### Task objective
Only the lines from the start of the data through the one containing "import numpy as np" belong in your answer; return them exactly.
START Provided material
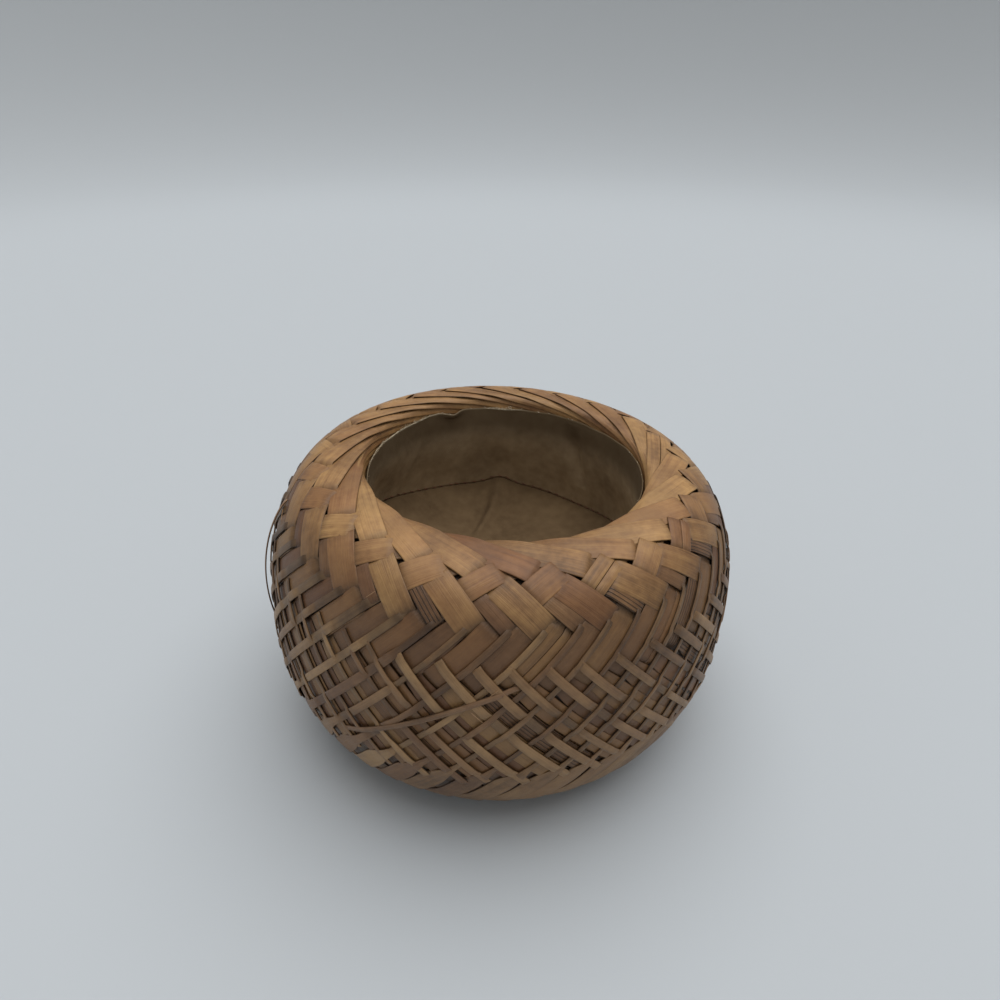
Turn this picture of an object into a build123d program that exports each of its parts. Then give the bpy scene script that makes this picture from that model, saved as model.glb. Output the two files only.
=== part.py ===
from build123d import *
import os
import numpy as np

# A woven basket bowl: a squat globe of flat split-wood strips with a wide mouth.
# Everything is in millimetres. The origin is the middle of the footprint, on the ground, +Z up.
#
# The outer form is a "skin": a curve turned about Z. It starts on the flat of the foot, runs up
# the wall to the crest of the rim, rolls over the crest and drops down inside the mouth.
# A place on it is an arc length from the foot edge and an azimuth. Depth is measured from the
# skin into the wall, so the layers of splints, the inner basket and the lining stack by depth.

# Form of the skin, over the wide splints
belly_radius = 88.2
belly_height = 43.0
basket_height = 106.0
rim_radius = 54.4
foot_radius = 57.0
rim_roll_radius = 2.6
rim_fold_depth = 6.0
foot_power_share = 2.0
shoulder_power_share = 2.75

# Wide splints of the wall: each family has this many, with a companion strip in each gap
splint_count = 24
splint_width = 9.4
splint_thickness = 0.7
companion_width = 5.2
layer_gap = 0.15
wide_pitch_share = 0.56
full_pitch_share = 0.9
companion_pitch_share = 0.31

# Lean of the splints from the upright, and how they sweep round towards the rim
lean_angle = 42.0
sweep_angle = 80.0
sweep_start_share = 0.745
right_azimuth = 10.5
left_azimuth = 10.5

# Where the strips end, as arc lengths down from the crest
left_tuck = 12.5
companion_tuck = 22.0
widening_clearance = 1.5
widening_run = 8.0

# Narrow lattice strips over the lower half of the wall. The left ones widen into blocks above it.
lattice_count = 48
lattice_width = 2.7
lattice_thickness = 0.8
lattice_gap = 0.1
lattice_start = 47.0
right_lattice_end = 97.0
left_lattice_end = 106.0
block_width = 6.8
block_start = 90.0
block_run = 10.0

# Inner basket, in a bottom, a wall and a shoulder, and the hoop in the rim
inner_wall = 1.2
inner_gap = 0.3
inner_shoulder_height = 72.0

# Plaited bottom, with an odd number of splints so that one lies across the middle
base_splint_count = 11
base_splint_gap = 1.3
base_edge_gap = 0.3

# Cloth lining
lining_thickness = 0.6
lining_drop = 4.3
lining_floor_spread = 1.6
lining_floor_height = 62.0
lining_floor_sag = 9.0
lining_bulge = 1.6

# Steps of the curves
skin_step = 0.2
splint_step = 6.5
lattice_step = 8.0
wall_step = 7.0
curve_samples = 400

crest_height = basket_height
hoop_radius = rim_roll_radius - splint_thickness - layer_gap
right_depth = 0.0
left_depth = right_depth + splint_thickness + layer_gap
inner_depth = left_depth + splint_thickness + inner_gap
lattice_left_depth = -(lattice_gap + lattice_thickness)
lattice_right_depth = lattice_left_depth - lattice_gap - lattice_thickness
lining_floor_radius = rim_radius + lining_floor_spread


def skin_outline():
    """Points of the skin: flat of the foot, two power curves, the roll and the inner fold."""
    turn = np.linspace(0, np.pi / 2, curve_samples)
    flat_r = np.array([foot_radius - splint_width])
    low_r = foot_radius + (belly_radius - foot_radius) * np.sin(turn) ** (2 / foot_power_share)
    low_z = belly_height * (1 - np.cos(turn) ** (2 / foot_power_share))
    rise = crest_height - belly_height
    high_r = rim_radius + (belly_radius - rim_radius) * np.cos(turn) ** (2 / shoulder_power_share)
    high_z = belly_height + rise * np.sin(turn) ** (2 / shoulder_power_share)
    roll_r = rim_radius - rim_roll_radius * np.sin(turn)
    roll_z = crest_height - rim_roll_radius * (1 - np.cos(turn))
    fold_z = np.array([crest_height - rim_roll_radius - rim_fold_depth - splint_width])
    radius = np.concatenate([flat_r, low_r, high_r[1:], roll_r[1:], roll_r[-1:]])
    height = np.concatenate([flat_r * 0, low_z, high_z[1:], roll_z[1:], fold_z])
    return radius, height


def resample(radius, height):
    """Even steps of arc along the outline, with arc zero at the foot edge."""
    arc = np.concatenate([[0], np.cumsum(np.hypot(np.diff(radius), np.diff(height)))])
    arc = arc - splint_width
    even = np.arange(arc[0], arc[-1], skin_step)
    return even, np.interp(even, arc, radius), np.interp(even, arc, height)


skin_arc, skin_radius, skin_height = resample(*skin_outline())
tangent_r = np.gradient(skin_radius, skin_arc)
tangent_z = np.gradient(skin_height, skin_arc)
tangent_length = np.hypot(tangent_r, tangent_z)
normal_r = tangent_z / tangent_length
normal_z = -tangent_r / tangent_length
on_body = skin_arc < skin_arc[np.argmax(skin_height)]
crest_arc = float(skin_arc[on_body][-1])
fold_end_arc = crest_arc + rim_roll_radius * np.pi / 2 + rim_fold_depth


def lean_at(arc):
    """Angle of a splint from the upright: steady on the wall, near level at the crest."""
    start = sweep_start_share * crest_arc
    share = np.clip((arc - start) / (crest_arc - start), 0, 1)
    return np.radians(lean_angle + (sweep_angle - lean_angle) * share**2)


skin_turn = np.concatenate([[0], np.cumsum((np.tan(lean_at(skin_arc)) / skin_radius)[1:] * skin_step)])
skin_path = np.concatenate([[0], np.cumsum(skin_step / np.cos(lean_at(skin_arc))[1:])])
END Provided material
### Solution for this problem
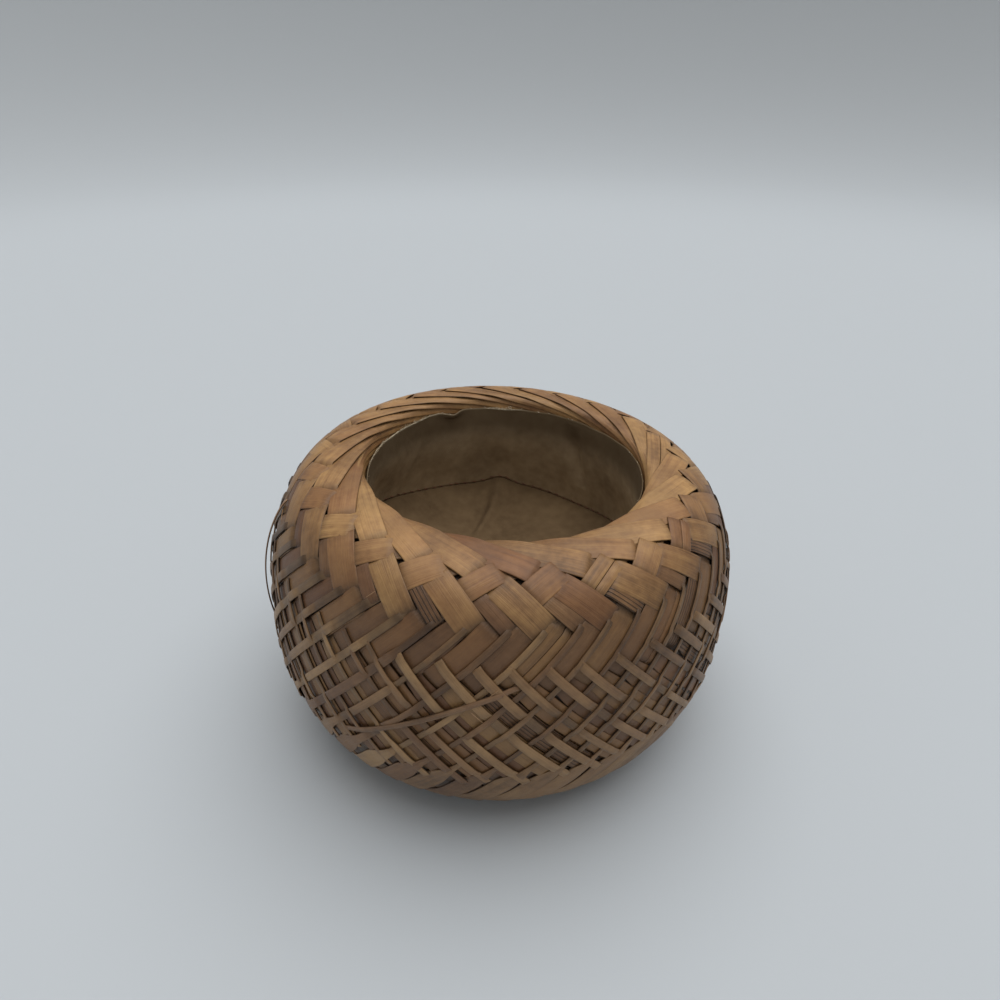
Turn this picture of an object into a build123d program that exports each of its parts. Then give the bpy scene script that makes this picture from that model, saved as model.glb. Output the two files only.
=== part.py ===
from build123d import *
import os
import numpy as np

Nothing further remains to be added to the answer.